▸ **Written exercise**:
Each record below should appear again exactly as written.

▸ **Records for this exercise**:
• • • •

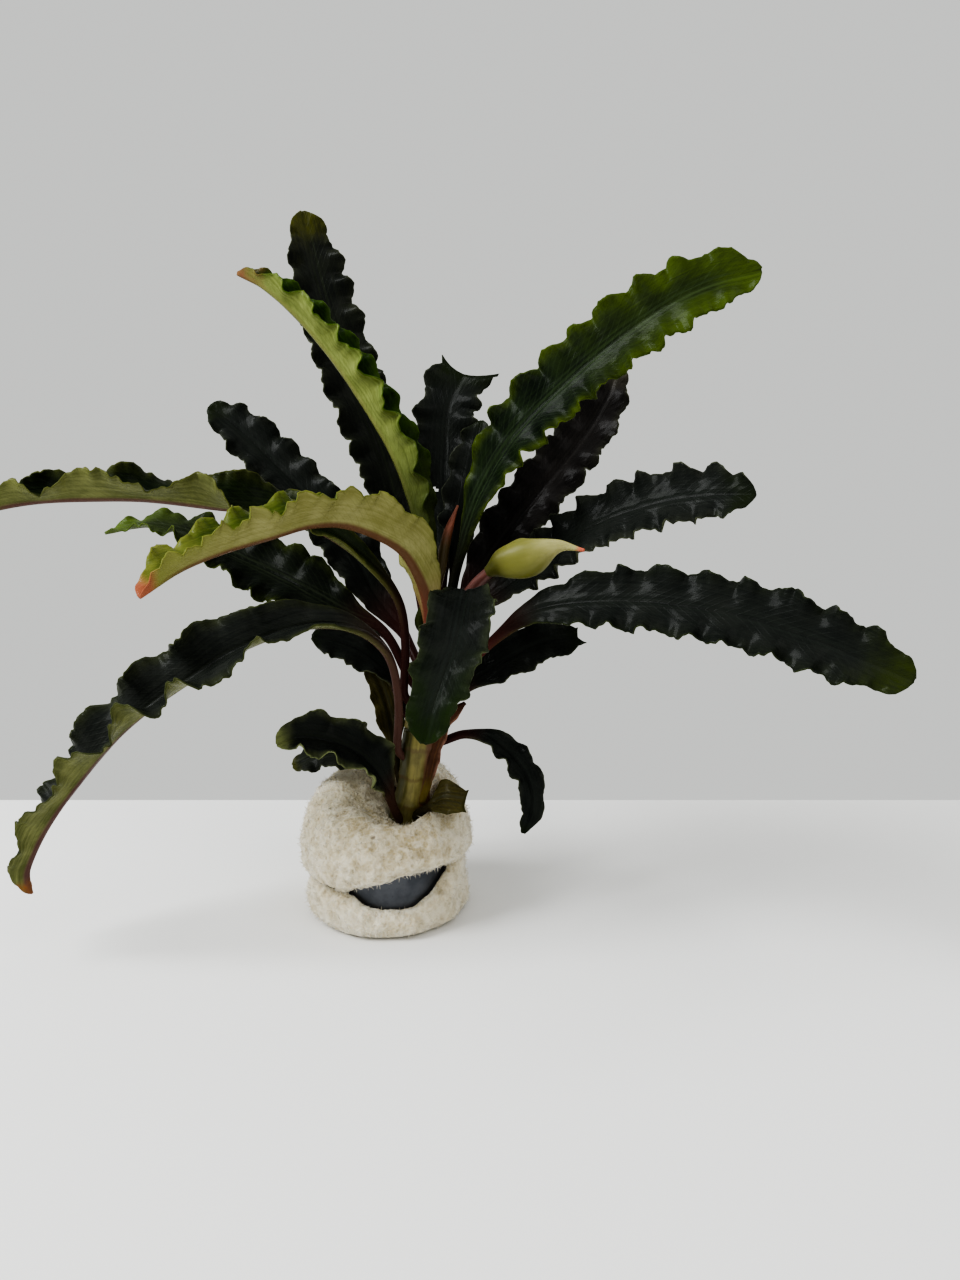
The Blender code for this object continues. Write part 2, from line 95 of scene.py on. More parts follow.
# Foam plug
PLUG_SIDES = 420
PLUG_FINE = 8            # rows between two points of the plug's profile
PLUG_BASE = 11.8
PLUG_LOWER = 13.9
PLUG_UPPER = 14.6
LIP_RADIUS = 12.1
GROOVE_OUTER = 11.8
GROOVE_INNER = 10.3
GROOVE_LOW = 4.0
GROOVE_HIGH = 12.0
HOLE_RADIUS = 3.5
HOLE_FLOOR = 7.6
HOLE_CENTRE = (4.0, -1.0)
SLIT_HALF = -0.1
EYE_HALF = 2.9
EYE_MIDDLE = 18.0
EYE_SPREAD = 47.0
SLIT_MIDDLE = 7.2
CREST = 22.3
DIP_DIRECTION = 55.0
DIP_DEPTH = 1.2
WARM_PLACE = (2.5, -7.0, 18.0)   # where the foam is darkest and most yellow-brown

# Lead strip
STRIP_LOW = 4.35
STRIP_HIGH = 11.65
STRIP_INNER = 10.65
STRIP_OUTER = 11.4
STRIP_SIDES = 240


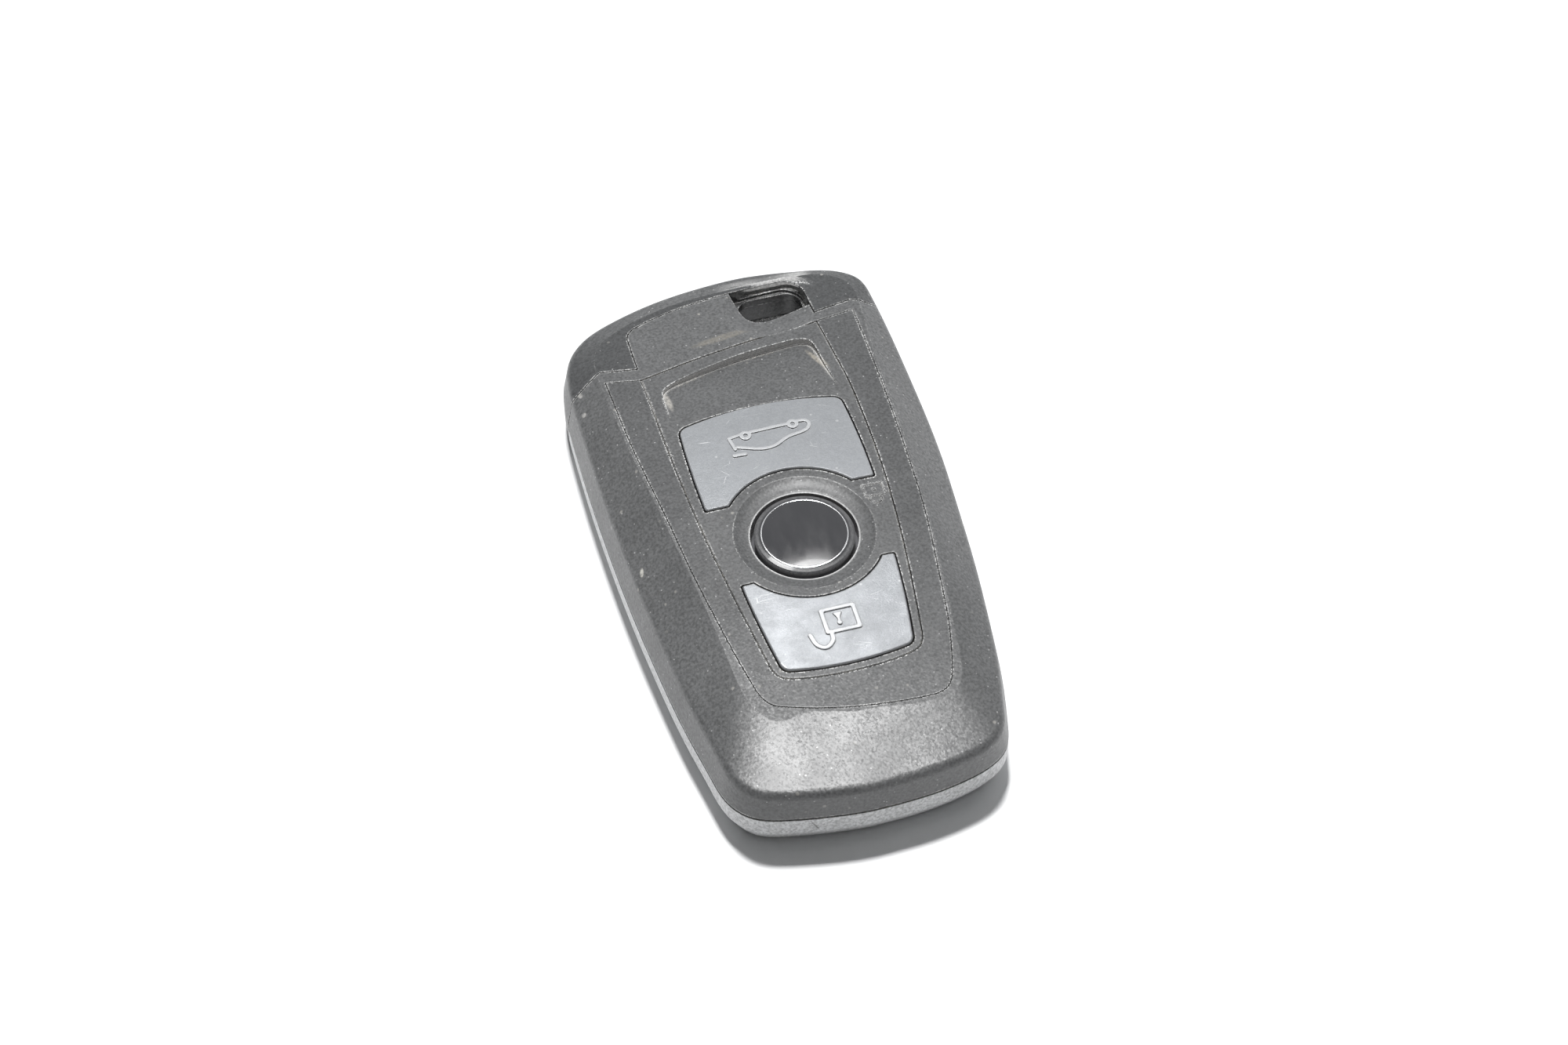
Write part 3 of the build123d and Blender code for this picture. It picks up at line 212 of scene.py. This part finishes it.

• • • •

▸ **Correct result**:
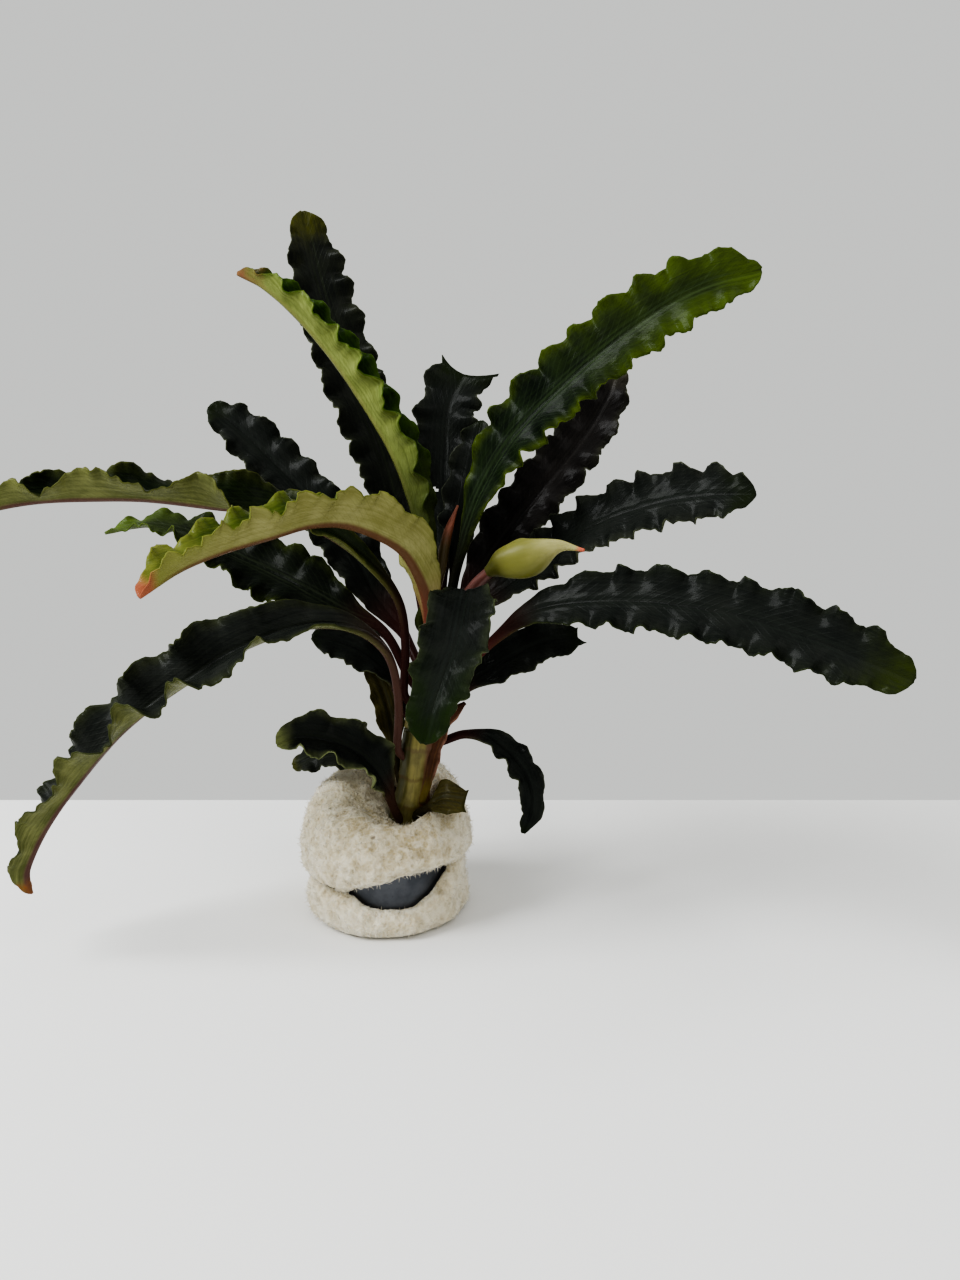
The Blender code for this object continues. Write part 2, from line 95 of scene.py on. More parts follow.
# Foam plug
PLUG_SIDES = 420
PLUG_FINE = 8            # rows between two points of the plug's profile
PLUG_BASE = 11.8
PLUG_LOWER = 13.9
PLUG_UPPER = 14.6
LIP_RADIUS = 12.1
GROOVE_OUTER = 11.8
GROOVE_INNER = 10.3
GROOVE_LOW = 4.0
GROOVE_HIGH = 12.0
HOLE_RADIUS = 3.5
HOLE_FLOOR = 7.6
HOLE_CENTRE = (4.0, -1.0)
SLIT_HALF = -0.1
EYE_HALF = 2.9
EYE_MIDDLE = 18.0
EYE_SPREAD = 47.0
SLIT_MIDDLE = 7.2
CREST = 22.3
DIP_DIRECTION = 55.0
DIP_DEPTH = 1.2
WARM_PLACE = (2.5, -7.0, 18.0)   # where the foam is darkest and most yellow-brown

# Lead strip
STRIP_LOW = 4.35
STRIP_HIGH = 11.65
STRIP_INNER = 10.65
STRIP_OUTER = 11.4
STRIP_SIDES = 240


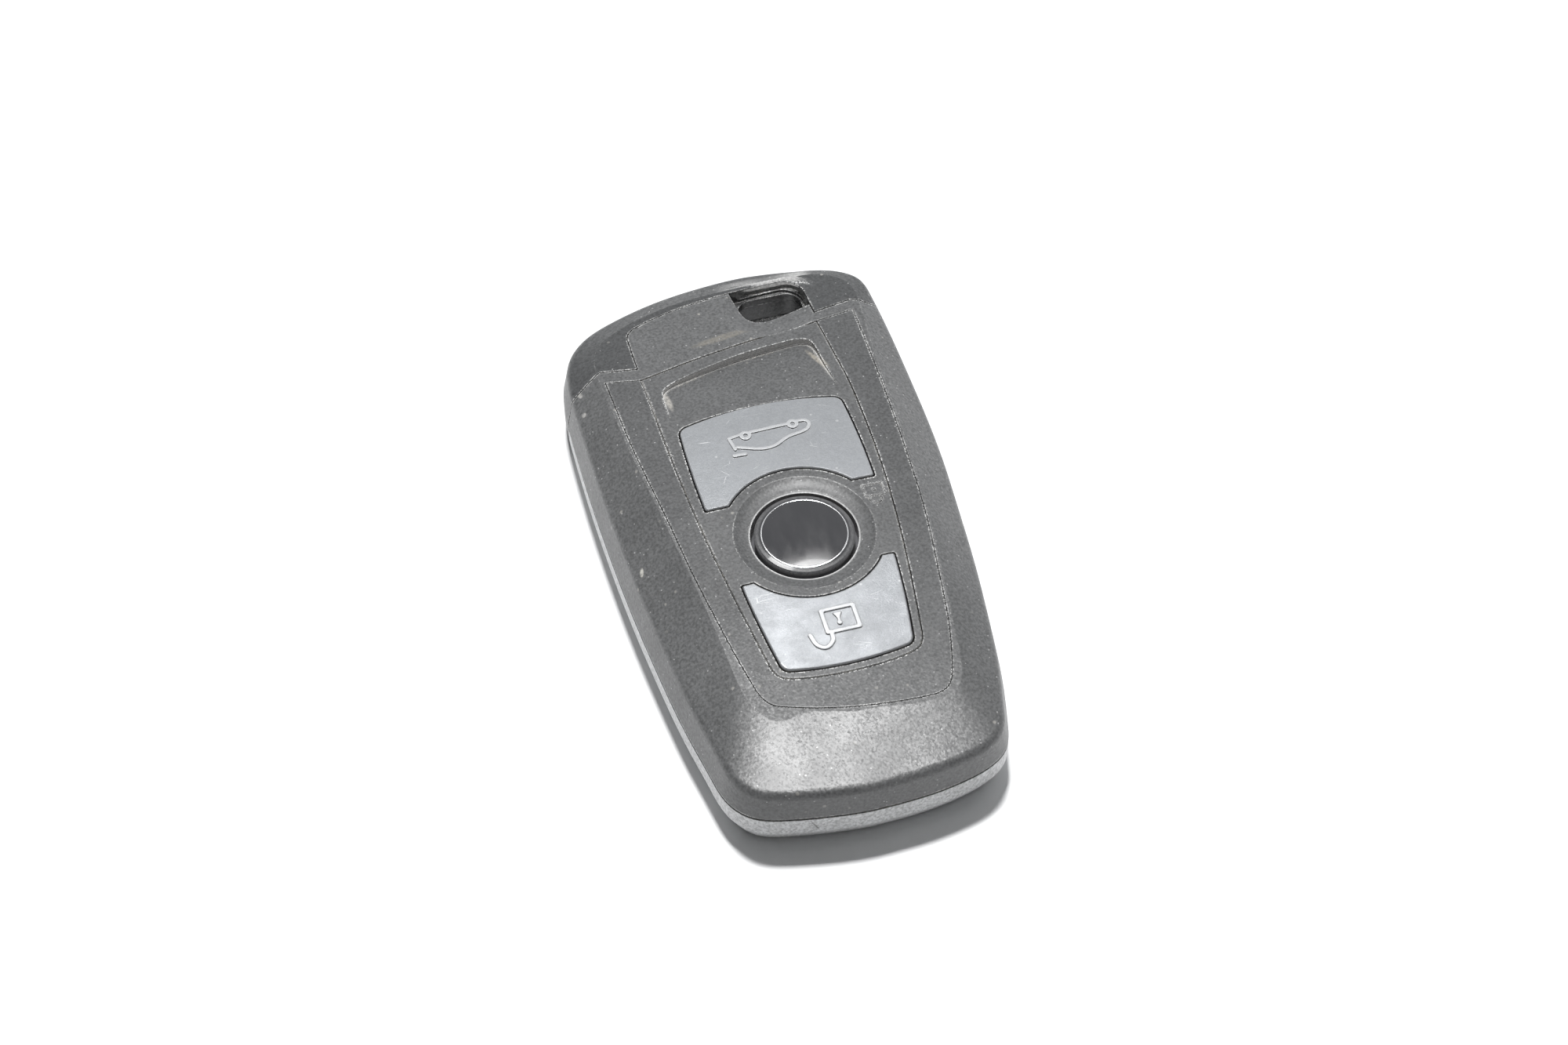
Write part 3 of the build123d and Blender code for this picture. It picks up at line 212 of scene.py. This part finishes it.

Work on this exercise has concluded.